To increase the production of hydrogen, several tracks are being followed by the researchers.
- The first track is decoupling hydrogenase from photosynthesis. This way, oxygen accumulation can no longer inhibit the production of hydrogen. And, if one goes one step further by changing the structure of the enzyme hydrogenase, it becomes possible to render hydrogenase insensitive to oxygen. This makes a continuous production of hydrogen possible. In this case, the flux of electrons needed for this production no longer comes from the production of sugars but is drawn from the breakdown of its own stock of starch.
- A second track is to interrupt temporarily, through genetic manipulation of hydrogenase, the photosynthesis process. This inhibits oxygen's reaching a level where it is able to stop the production of hydrogen.

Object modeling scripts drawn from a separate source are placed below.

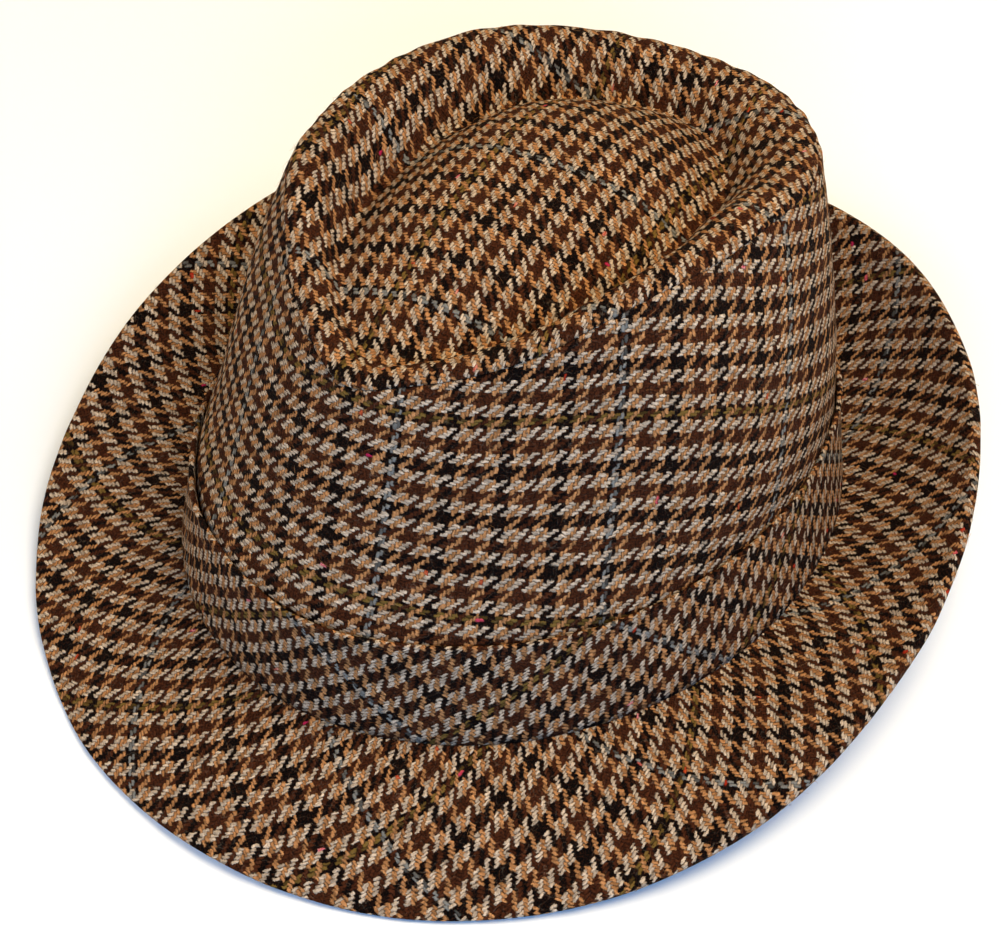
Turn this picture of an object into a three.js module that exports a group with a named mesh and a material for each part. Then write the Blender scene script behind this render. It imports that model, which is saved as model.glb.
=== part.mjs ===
// A cloth fedora: a teardrop crown pinched at the front, a cloth band, and a brim that is turned down
// at the front and up at the sides and back. It rests on its brim.
//
// Millimetres. The hat is worked out upright on the head: -Y is the wearer's front, +X the wearer's left,
// and z = 0 is where the crown meets the brim. It is then tipped back onto the table. In the finished
// part z = 0 is the table, and the origin is below the middle of the hat.
// A turn is an angle round the head in degrees: 0 is the front, 90 the left side, 180 the back.

import * as THREE from "three";

const { degToRad, radToDeg, lerp } = THREE.MathUtils;

// Made-up cloth and the gap kept between two pieces.
const CROWN_THICK = 2;
const BAND_THICK = 1.5;
const BRIM_THICK = 3;
const GAP = 0.3;

// The oval round the foot of the band.
const HEAD_LENGTH = 204;
const HEAD_WIDTH = 182;
const HEAD_EGG = 0.015; // the back is wider than the middle by this share, and the front narrower

// The hat band's height, measured up its slope, and what it gains at the front and loses at the back.
const BAND_HEIGHT = 28;
const BAND_HEIGHT_CHANGE = 4.5;

// The seam round the top of the crown: its distance from the middle of the head, and its height.
const SEAM = [
  { turn: 0, out: 68, up: 90 },
  { turn: 15, out: 64, up: 93 },
  { turn: 30, out: 60.5, up: 96 },
  { turn: 45, out: 59, up: 100 },
  { turn: 60, out: 59.5, up: 106 },
  { turn: 75, out: 61.5, up: 109.5 },
  { turn: 90, out: 64, up: 109 },
  { turn: 110, out: 70.5, up: 107 },
  { turn: 130, out: 82, up: 102.5 },
  { turn: 155, out: 93, up: 96.5 },
  { turn: 180, out: 99, up: 91 },
];
// The crown leans a little to the left, so its seam there is higher and further out.
const LEAN_UP = 4;
const LEAN_OUT = 1.5;

// The side of the crown: how far the band's top stands in from its foot, and how far the cloth above the
// band bows outward at half its height.
const SIDE = [
  { turn: 0, bandIn: 4, bow: -1 },
  { turn: 45, bandIn: 6, bow: 0 },
  { turn: 90, bandIn: 6.7, bow: 4 },
  { turn: 135, bandIn: 1, bow: 1.6 },
  { turn: 180, bandIn: -1, bow: -1.8 },
];

// The brim: how far it reaches beyond the oval, and how high its edge stands.
const BRIM = [
  { turn: 0, reach: 40, rise: -20 },
  { turn: 30, reach: 41.5, rise: -20 },
  { turn: 60, reach: 44, rise: -8 },
  { turn: 90, reach: 40.5, rise: 13 },
  { turn: 120, reach: 35, rise: 27 },
  { turn: 150, reach: 31.5, rise: 30 },
  { turn: 180, reach: 33, rise: 23 },
];
const BRIM_CURL = 0.35; // how much the slope grows towards the edge, as a share of it

// The tip folds over just inside the seam: it rises by RIM_RISE to a rounded rim, and at the distance
// called fold it already falls at 45 degrees into the groove.
const RIM_RISE = 2.5;
const RIM = [
  { turn: 0, fold: 9 },
  { turn: 30, fold: 10 },
  { turn: 60, fold: 10 },
  { turn: 90, fold: 11 },
  { turn: 115, fold: 15.5 },
  { turn: 135, fold: 17 },
  { turn: 160, fold: 16 },
  { turn: 180, fold: 15 },
];

// The teardrop mound in the middle of the tip, measured from its own centre: how far out its outline is,
// and how far it has dropped there.
const MOUND_CENTRE = new THREE.Vector2(2, 18);
const MOUND_UP = 106;
const MOUND_POWER = 2.7;
const MOUND = [
  { turn: 0, out: 76, drop: 18 },
  { turn: 20, out: 66, drop: 17 },
  { turn: 45, out: 53, drop: 15 },
  { turn: 65, out: 44, drop: 14 },
  { turn: 90, out: 41, drop: 14 },
  { turn: 120, out: 42, drop: 14 },
  { turn: 150, out: 46, drop: 13.5 },
  { turn: 180, out: 48, drop: 13 },
];
const GROOVE_ROUND = 4; // how softly rim and mound run into each other

// How the hat lies: tipped back by PITCH, with the middle of the head's oval at REST_HEIGHT.
const PITCH = degToRad(5);
const REST_HEIGHT = 10.6;

// Fineness of the mesh.
const TURNS = 80;
const BRIM_STEPS = [1, 0.95, 0.85, 0.7, 0.53, 0.36, 0.18, 0];
const BAND_STEPS = [0, 1 / 3, 2 / 3, 1];
const SIDE_STEPS = [1 / 6, 2 / 6, 3 / 6, 4 / 6, 5 / 6, 1];
const RIM_STEPS = [0, 0.12, 0.26, 0.42, 0.58, 0.74, 0.88, 1]; // from the seam to the groove
const MOUND_STEPS = [0.1, 0.24, 0.4, 0.58, 0.78]; // from the groove to the middle of the tip

const TWEED = {
  crown_tip: 0x9a7448,
  crown_side: 0x8a7868,
  hat_band: 0x85705c,
  brim: 0x94704a,
};

// ---- Helpers ----

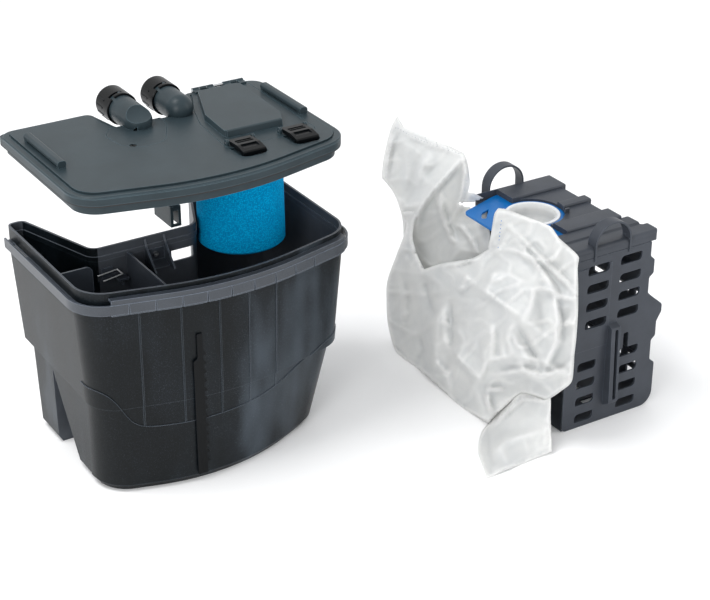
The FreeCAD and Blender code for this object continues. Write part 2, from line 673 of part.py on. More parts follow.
def outlet_channel_outline(grow=0.0):
    """The short flat duct from the outlet elbow to the top of the foam's support tube."""
    run = Vec(FOAM_X - PORT_RIGHT_X, FOAM_Y - ELBOW_Y, 0).normalize()
    side = Vec(-run.y, run.x, 0) * (DUCT_WIDTH / 2.0)
    start = Vec(PORT_RIGHT_X, ELBOW_Y, 0) - run * 6.0
    end = Vec(FOAM_X, FOAM_Y, 0) - run * (FOAM_BORE - 1.5)
    corners = [start - side, end - side, end + side, start + side]
    return offset_outline([(c.x, c.y, 2.0) for c in corners], grow)


def outlet_top():
    return HATCH_Z - 4.3


def outlet_channel():
    """The flat duct itself, open to the elbow above it and to the support tube at its end."""
    floor_z = FLANGE_Z + SEAL_HEIGHT
    outer = prism(outlet_channel_outline(), floor_z, outlet_top())
    run = Vec(FOAM_X - PORT_RIGHT_X, FOAM_Y - ELBOW_Y, 0).normalize()
    hollow = [(x + run.x * 4.0, y + run.y * 4.0, r) for x, y, r in outlet_channel_outline(-2.0)]
    inner = prism(hollow, floor_z + 1.6, outlet_top() - 1.6)
    inlet = upright(PORT_RIGHT_X, ELBOW_Y, 10.0, floor_z + 1.6, outlet_top() + 1.0)
    tube = along_y(PORT_RIGHT_X, PORT_Z, PORT_RADIUS - PORT_WALL, BORE_STOP_Y, TUB_BACK_Y)
    return outer.cut(inner).cut(inlet).cut(tube)


def outlet_port():
    """The second hose tube with its elbow down through the lid."""
    tube = along_y(PORT_RIGHT_X, PORT_Z, PORT_RADIUS, ELBOW_Y, PORT_END_Y)
    ball = Part.makeSphere(PORT_RADIUS, Vec(PORT_RIGHT_X, ELBOW_Y, PORT_Z))
    down = upright(PORT_RIGHT_X, ELBOW_Y, 12.5, outlet_top(), PORT_Z)
    inner = PORT_RADIUS - ELBOW_WALL
    bore = along_y(PORT_RIGHT_X, PORT_Z, PORT_RADIUS - PORT_WALL, BORE_STOP_Y, PORT_END_Y + 1.0)
    bore = bore.fuse(along_y(PORT_RIGHT_X, PORT_Z, inner, ELBOW_Y, BORE_STOP_Y + 1.0))
    bore = bore.fuse(Part.makeSphere(inner, Vec(PORT_RIGHT_X, ELBOW_Y, PORT_Z)))
    bore = bore.fuse(upright(PORT_RIGHT_X, ELBOW_Y, 10.0, outlet_top() - 1.0, PORT_Z))
    pin = upright(PORT_RIGHT_X, CUFF_SLOT_Y, PIN_RADIUS, PORT_Z + PORT_RADIUS - 1.0, PORT_Z + PORT_RADIUS + 2.6)
    body = join([tube, ball, down]).cut(bore)
    over_duct = prism(outlet_channel_outline(0.1), PORT_Z - 2.0 * PORT_RADIUS, outlet_top())
    return join([body.cut(over_duct), pin])


def hose_cuff(x):
    """A turning cuff with a bayonet slot."""
    bore = PORT_RADIUS + CUFF_FIT
    radius = PORT_RADIUS + CUFF_WALL
    body = along_y(x, PORT_Z, radius, CUFF_START_Y, CUFF_START_Y + CUFF_LENGTH)
    body = body.makeChamfer(0.8, [e for e in body.Edges if e.Curve.TypeId == "Part::GeomCircle"])
    body = body.cut(along_y(x, PORT_Z, bore, CUFF_START_Y - 1.0, CUFF_START_Y + CUFF_LENGTH + 1.0))
    half_slot = PIN_RADIUS + 0.4
    spare = math.degrees(half_slot / PORT_RADIUS) + 1.0
    middle = Vec(x, CUFF_SLOT_Y, PORT_Z)
    corners = [middle + Vec(0, side * half_slot, reach) for side, reach in
               ((-1.0, 5.0), (1.0, 5.0), (1.0, radius + 2.0), (-1.0, radius + 2.0), (-1.0, 5.0))]
    section = Part.Face(Part.makePolygon(corners))
    section.rotate(middle, Vec(0, 1, 0), spare)
    sector = section.revolve(middle, Vec(0, -1, 0), CUFF_TURN + 2.0 * spare)
    entry = box(x - half_slot, x + half_slot, CUFF_START_Y - 1.0, CUFF_SLOT_Y, PORT_Z + 5.0, PORT_Z + radius + 2.0)
    entry.rotate(Vec(x, CUFF_SLOT_Y, PORT_Z), Vec(0, 1, 0), -CUFF_TURN)
    rib_count = 10
    ribs = []
    for i in range(rib_count):
        angle = 150.0 + i * 240.0 / (rib_count - 1)
        rib = box(x + radius - 0.6, x + radius + 0.7, CUFF_START_Y + 16.0, CUFF_START_Y + CUFF_LENGTH - 3.0,
                  PORT_Z - 1.2, PORT_Z + 1.2)
        rib.rotate(Vec(x, 0, PORT_Z), Vec(0, -1, 0), angle)
        ribs.append(rib)
    return join([body.cut(sector).cut(entry)] + ribs)


def rear_duct():
    """The narrow hollow web under the lid, behind the tub's recessed wall."""
    y_back = NOTCH_FRONT_Y - LID_WALL - 0.6
    outline = [(-8.0, 12.0, 5.0), (8.0, 12.0, 5.0), (8.0, y_back, 5.0), (-8.0, y_back, 5.0)]
    z0 = TUB_HEIGHT - 3.0
    outer = prism(outline, z0, PLATE_Z)
    foot = [(-8.0, 12.0, 1.0), (8.0, 12.0, 1.0), (8.0, 16.0, 1.0), (-8.0, 16.0, 1.0)]
    inner = prism(offset_outline(outline, -2.2), z0 - 1.0, PLATE_Z - 3.0)
    mouth = box(-4.0, 4.0, 8.0, 20.0, z0 + 4.0, z0 + 24.0)
    return join([outer, prism(foot, z0, z0 + 30.0)]).cut(inner).cut(mouth)


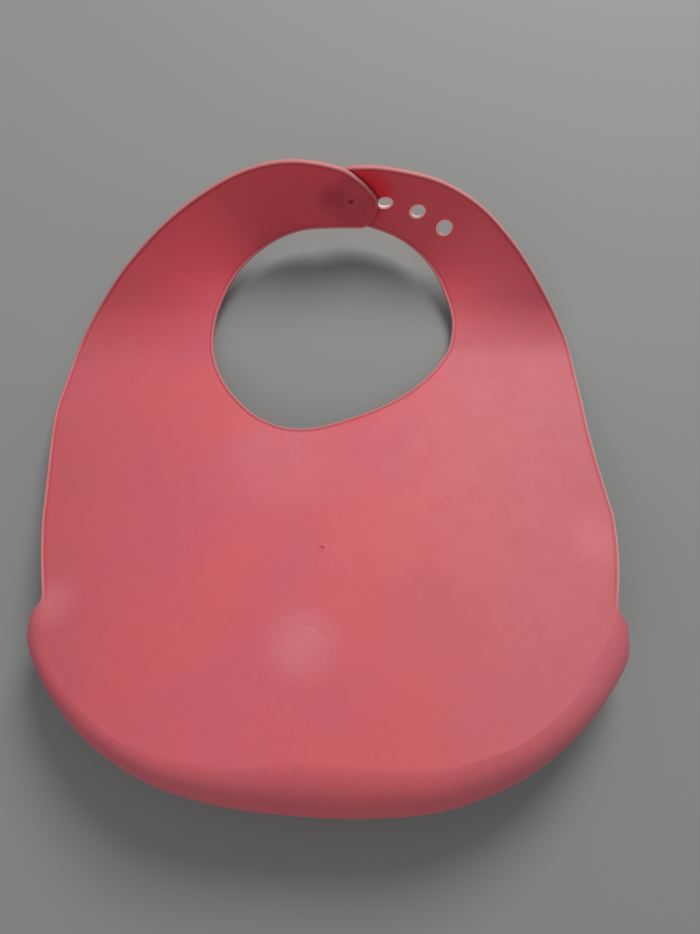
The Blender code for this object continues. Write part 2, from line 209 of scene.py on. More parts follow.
# The pocket's wall: where it leaves the back panel, where it bulges furthest, and where it meets the floor.
WALL = [
    ((-104.0, -55.0), (-110.8, -62.0, 13.0), (-101.5, -66.5)),
    ((-101.8, -67.5), (-108.0, -70.4, 18.5), (-97.5, -74.0)),
    ((-95.3, -79.8), (-101.4, -81.4, 20.0), (-92.0, -83.5)),
    ((-84.4, -91.2), (-90.5, -95.0, 20.0), (-81.5, -93.0)),
    ((-70.1, -101.5), (-76.6, -106.7, 20.0), (-69.0, -101.0)),
    ((-52.2, -108.7), (-58.0, -117.0, 20.0), (-52.5, -107.5)),
    ((-30.5, -111.5), (-35.0, -123.6, 20.0), (-32.0, -112.6)),
    ((-6.0, -110.9), (-8.0, -126.9, 20.0), (-7.5, -115.5)),
    ((17.6, -112.2), (18.7, -127.6, 20.0), (17.5, -116.0)),
    ((41.5, -111.9), (44.0, -125.1, 20.0), (41.0, -114.0)),
    ((63.6, -105.8), (68.2, -116.5, 20.0), (62.5, -107.5)),
    ((77.4, -98.1), (85.7, -105.5, 20.0), (77.5, -98.5)),
    ((88.9, -88.8), (98.1, -94.1, 20.0), (88.5, -88.5)),
    ((96.8, -78.0), (106.5, -83.9, 19.8), (96.5, -80.5)),
    ((104.4, -68.2), (112.5, -74.8, 18.5), (102.0, -76.0)),
    ((109.3, -58.6), (114.8, -65.2, 13.5), (105.5, -69.3)),
]
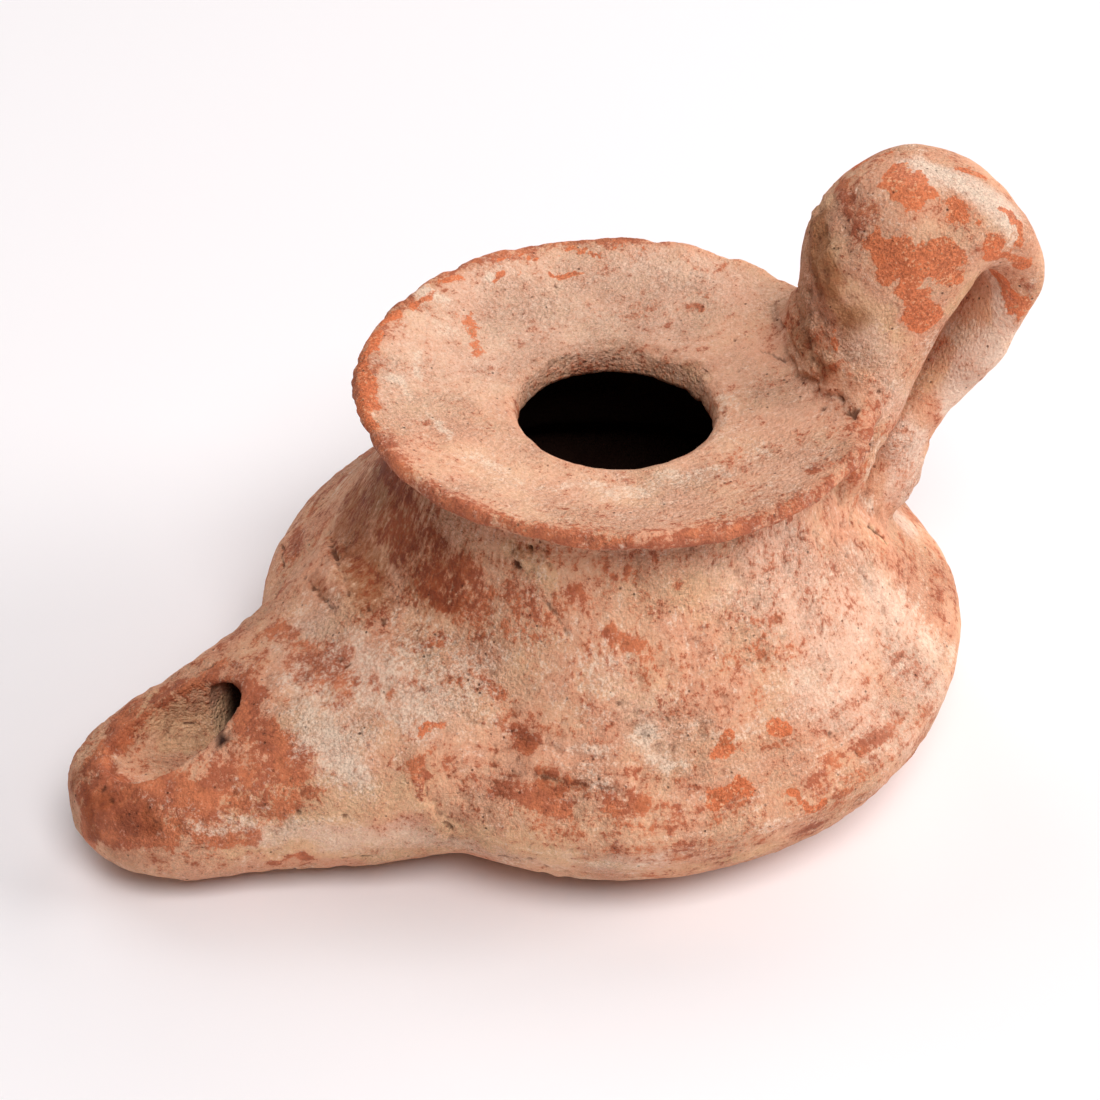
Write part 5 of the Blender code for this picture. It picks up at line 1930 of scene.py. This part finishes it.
@dataclass
class Studio:
    """Pale floor, soft light from the right, and the photograph's camera."""

    eye: Point3 = (-0.14120, -0.23876, 0.24406)
    forward: Point3 = (0.37966, 0.68021, -0.62704)
    right: Point3 = (0.87774, -0.47899, 0.01185)
    lens: float = 102.89
    floor_size: float = 3.0
    floor_colour: Colour = (0.93, 0.897, 0.922, 1.0)
    sky_colour: Colour = (1.0, 0.985, 0.99, 1.0)
    sky_strength: float = 0.05
    aim: Point3 = (0.0, 0.0, 0.02)

    def floor(self) -> bpy.types.Object:
        """Matt sheet that the lamp stands on."""
        grid = bmesh.new()
        bmesh.ops.create_grid(grid, x_segments=4, y_segments=4, size=0.5 * self.floor_size)
        sheet = as_object(grid, "floor")
        paper = bpy.data.materials.new("floor_paper")
        paper.use_nodes = True
        shader = paper.node_tree.nodes["Principled BSDF"]
        shader.inputs["Base Color"].default_value = self.floor_colour
        shader.inputs["Roughness"].default_value = 0.9
        shader.inputs["Specular IOR Level"].default_value = 0.1
        sheet.data.materials.append(paper)
        return sheet

    def light(self, soft: SoftLight) -> bpy.types.Object:
        """Hang one light and aim it at the lamp.

        Args:
            soft: Its sizes.

        Returns:
            The light.
        """
        data = bpy.data.lights.new(soft.name, "AREA")
        data.size = soft.size
        data.energy = soft.power
        data.color = soft.tint
        turn = math.radians(soft.bearing)
        rise = math.radians(soft.rise)
        place = (math.cos(rise) * math.cos(turn), math.cos(rise) * math.sin(turn), math.sin(rise))
        item = bpy.data.objects.new(soft.name, data)
        item.location = place
        item.rotation_mode = "QUATERNION"
        item.rotation_quaternion = (Vector(self.aim) - Vector(place)).to_track_quat("-Z", "Y")
        bpy.context.scene.collection.objects.link(item)
        return item

    def camera(self) -> bpy.types.Object:
        """Camera at the photograph's place and angle."""
        data = bpy.data.cameras.new("camera")
        data.lens = self.lens
        data.sensor_width = 36.0
        data.clip_start = 0.01
        data.clip_end = 20.0
        item = bpy.data.objects.new("camera", data)
        back = -Vector(self.forward).normalized()
        right = Vector(self.right)
        right = (right - back * right.dot(back)).normalized()
        up = back.cross(right)
        turn = Matrix((right, up, back)).transposed()
        item.matrix_world = Matrix.Translation(self.eye) @ turn.to_4x4()
        bpy.context.scene.collection.objects.link(item)
        bpy.context.scene.camera = item
        return item

    def build(self) -> None:
        """Set up floor, world, lights and camera."""
        self.floor()
        world = bpy.data.worlds.new("studio")
        world.use_nodes = True
        sky = world.node_tree.nodes["Background"]
        sky.inputs["Color"].default_value = self.sky_colour
        sky.inputs["Strength"].default_value = self.sky_strength
        bpy.context.scene.world = world
        for soft in LIGHTS:
            self.light(soft)
        bpy.context.scene.view_settings.view_transform = "Standard"
        self.camera()


def main() -> None:
    """Build the lamp and the studio, and report each piece."""
    logging.basicConfig(level=logging.INFO, format="%(name)s: %(message)s")
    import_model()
    body = ThrownBody()
    nozzle = WickNozzle(body)
    handle = LoopHandle(body)
    chamber = OilChamber(body)
    clay = WorkedClay(body, nozzle, handle, chamber)
    lamp = clay.build()
    ClaySurface(body).apply(lamp)
    WornCoats(body, nozzle).apply(lamp)
    lamp.data.materials.append(FiredClayFinish().build())
    lamp.data.shade_smooth()
    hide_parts("lamp_body")
    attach(lamp, "root")
    Studio().build()


if __name__ == "__main__":
    main()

- The third track, mainly investigated by researchers in the 1950s, is chemical or mechanical methods of removal of O2 produced by the photosynthetic activity of the algal cells. These have included the addition of O2 scavengers, the use of added reductants, and purging the cultures with inert gases. However, these methods are not inherently scalable, and may not be applicable to applied systems. New research has appeared on the subject of removing oxygen from algae cultures, and may eliminate scaling problems.
- The fourth track has been investigated, namely using copper salts to decouple hydrogenase action from oxygen production.
- The fifth track has been suggested to reroute the photosynthetic electron flow from fixation in Calvin cycle to hydrogenase by applying short light pulses to anaerobic algae or by depleting the culture of . Under pulse-illumination conditions, algae produce H_{2} via the most efficient mechanism of direct water biophotolysis, proceeding in two distinct steps:

 1. Photosystem II-dependent water oxidation reaction:
    2H_{2}O → 4H^{+} + O_{2} + 4e⁻;

 2. Hydrogenase-dependent reversible reduction of protons to molecular hydrogen:
    4H^{+} + 4e⁻ ⇄ 2H_{2}.
If the water oxidation reaction leading to O_{2} production is balanced with O_{2} consumption, either by respiration or by introducing additional O_{2} absorbents or scavengers, the photosynthetic production of H_{2} can be sustained for a prolonged period. This balance prevents the inhibition of hydrogenase activity by accumulated O_{2}, ensuring steady hydrogen production under these optimized conditions.